Je me souviens d'avoir vu avec d'autres enfants un spectacle de théâtre d'ombres qui s'appelait Le Petit Poisson noir. J'étais très petit donc je me souviens d'un truc très flou, et un peu perturbant, mais je aussi d'avoir aimé ça. Et après, il y a eu dans ma vie – merci – une professeure de français. Un jour, elle me fait lire à voix haute un extrait du Médecin malgré lui de Molière et, tout à coup, ça fait rire mes camarades.
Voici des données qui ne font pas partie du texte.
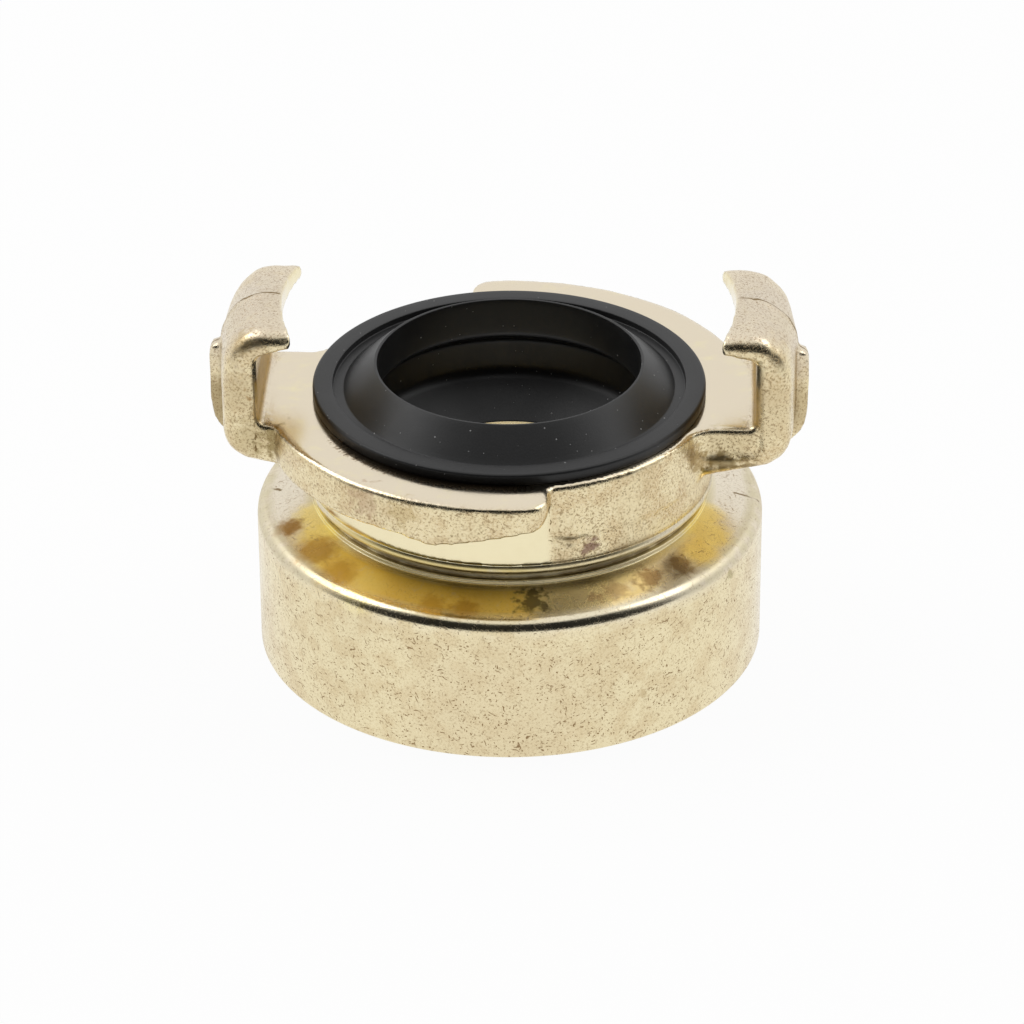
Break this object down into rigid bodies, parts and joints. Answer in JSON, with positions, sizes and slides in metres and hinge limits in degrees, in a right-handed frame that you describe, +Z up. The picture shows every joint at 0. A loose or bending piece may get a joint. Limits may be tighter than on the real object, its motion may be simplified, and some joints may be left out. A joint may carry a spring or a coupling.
{
  "type": "quick connect hose coupling",
  "caption": "Claw-type quick connect hose coupling: forged brass body with hooked claws, bayonet wings and a cup for a pipe thread, sealed by a black rubber form ring.",
  "frame": {"origin": "centre of the cup's bottom face, on the coupling's axis", "axes": "+Z up along the axis to the claws, +X through both claws, +Y to the back"},
  "size_m": [0.0564, 0.0482, 0.036],
  "materials": {
    "brass": "forged and turned brass, lightly tumbled",
    "black_rubber": "matt moulded nitrile rubber"
  },
  "bodies": {
    "root": {"claw_body": "brass", "seal_ring": "black_rubber"}
  },
  "joints": []
}
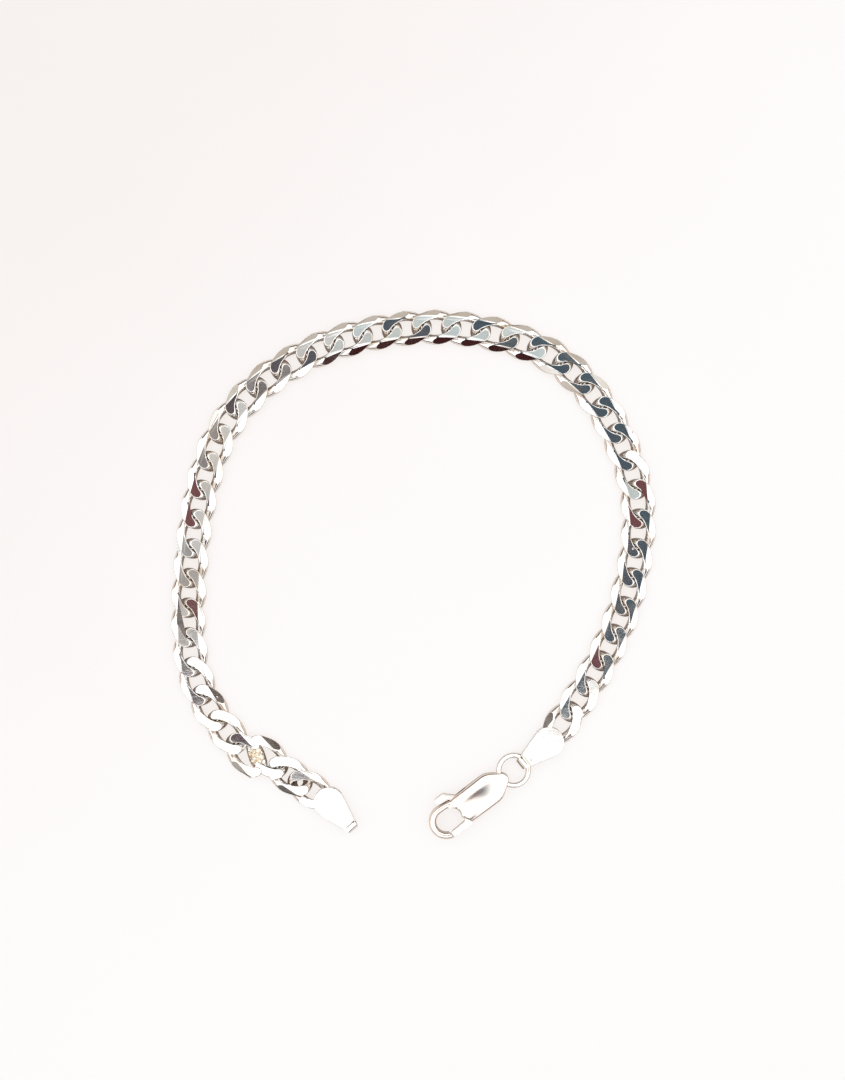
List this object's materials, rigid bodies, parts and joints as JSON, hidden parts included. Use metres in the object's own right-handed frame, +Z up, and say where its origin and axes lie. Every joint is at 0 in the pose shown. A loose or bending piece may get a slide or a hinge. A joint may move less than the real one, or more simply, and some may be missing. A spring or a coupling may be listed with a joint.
{
  "type": "link bracelet",
  "caption": "Curb link bracelet in bright silver, opened and laid in a loop: flat bevelled links, teardrop end caps folded from plate, a jump ring and a trigger clasp.",
  "frame": {"origin": "middle of the whole bracelet's box, on the surface that it lies on", "axes": "+Z up off the surface, +Y towards the middle of the chain's bow, +X towards the clasp's side"},
  "size_m": [0.0688, 0.075, 0.0029],
  "materials": {
    "links": "polished silver, facets ground flat",
    "end_caps": "silver, finely pitted and scratched",
    "soldered_joint": "silver with a rough porous lump of solder",
    "jump_ring": "drawn silver wire, polished",
    "clasp": "cast silver, polished",
    "lever": "cast silver, polished",
    "pin": "plain wire"
  },
  "bodies": {
    "bracelet": {"end_cap_left": "end_caps", "soldered_links": "soldered_joint", "link_02": "links", "link_05": "links", "link_06": "links", "link_07": "links", "link_08": "links", "link_09": "links", "link_10": "links", "link_11": "links", "link_12": "links", "link_13": "links", "link_14": "links", "link_15": "links", "link_16": "links", "link_17": "links", "link_18": "links", "link_19": "links", "link_20": "links", "link_21": "links", "link_22": "links", "link_23": "links", "link_24": "links", "link_25": "links", "link_26": "links", "link_27": "links", "link_28": "links", "link_29": "links", "link_30": "links", "link_31": "links", "link_32": "links", "link_33": "links", "link_34": "links", "link_35": "links", "link_36": "links", "link_37": "links", "link_38": "links", "link_39": "links", "link_40": "links", "link_41": "links", "end_cap_right": "end_caps", "jump_ring": "jump_ring", "clasp_body": "clasp", "clasp_pin": "pin"},
    "lever": {"clasp_lever": "lever"}
  },
  "joints": [
    {"name": "lever_hinge", "type": "hinge", "parent": "bracelet", "child": "lever", "pos_m": [0.00836, -0.03346, 0.00145], "axis": [0, 0, -1], "range_deg": [0, 25], "stiffness_Nm_per_rad": 0.0001}
  ]
}
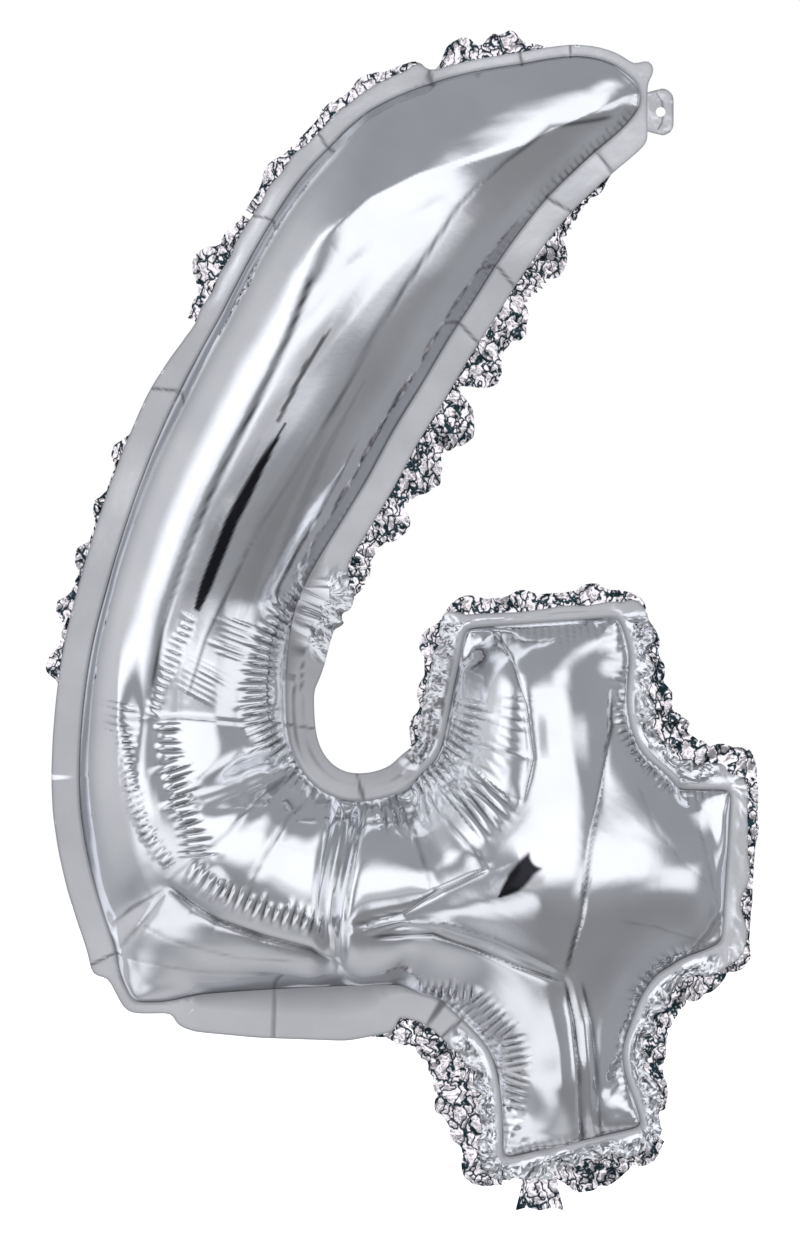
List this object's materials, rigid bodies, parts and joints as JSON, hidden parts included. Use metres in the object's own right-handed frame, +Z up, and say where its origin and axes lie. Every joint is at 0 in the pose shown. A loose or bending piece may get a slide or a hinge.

Mais ce n'est pas le rire habituel de moquerie ou de harcèlement, c'est un rire qui dit : "Hé, mais c'est super ce qu'il fait !" Plus tard, au lycée, j'ai vu La Dispute de Marivaux adaptée en diptyque par Nordey et là, j'ai eu l'impression d'être éveillé à mon intelligence. Je me suis senti présent, vivant, ça m'a mis en ébullition. Cette émotion-là, j'ai toujours voulu la retransmettre dans mes spectacles. Aux jeunes, je leur dis simplement une chose : faites ! Le théâtre, ça ne coûte rien – même si ce n'est pas pour autant qu'il ne faut pas le subventionner : quelqu'un écoute et regarde, quelqu'un d'autre dit.
- Si tu devais n'en choisir qu'un, quel souvenir garderais-tu de toute cette aventure ?
L'ouverture du rideau, le nuage bleu-blanc-rouge au-dessus du pont d'Austerlitz. Ce jour-là il pleuvait, mais il n'y avait pas de vent donc le nuage est resté avant de se dissiper, majestueux. Ça m'avait beaucoup ému, d'autant plus que c'était le premier vrai effet spectaculaire. Pour moi, c'était l'émotion de la France.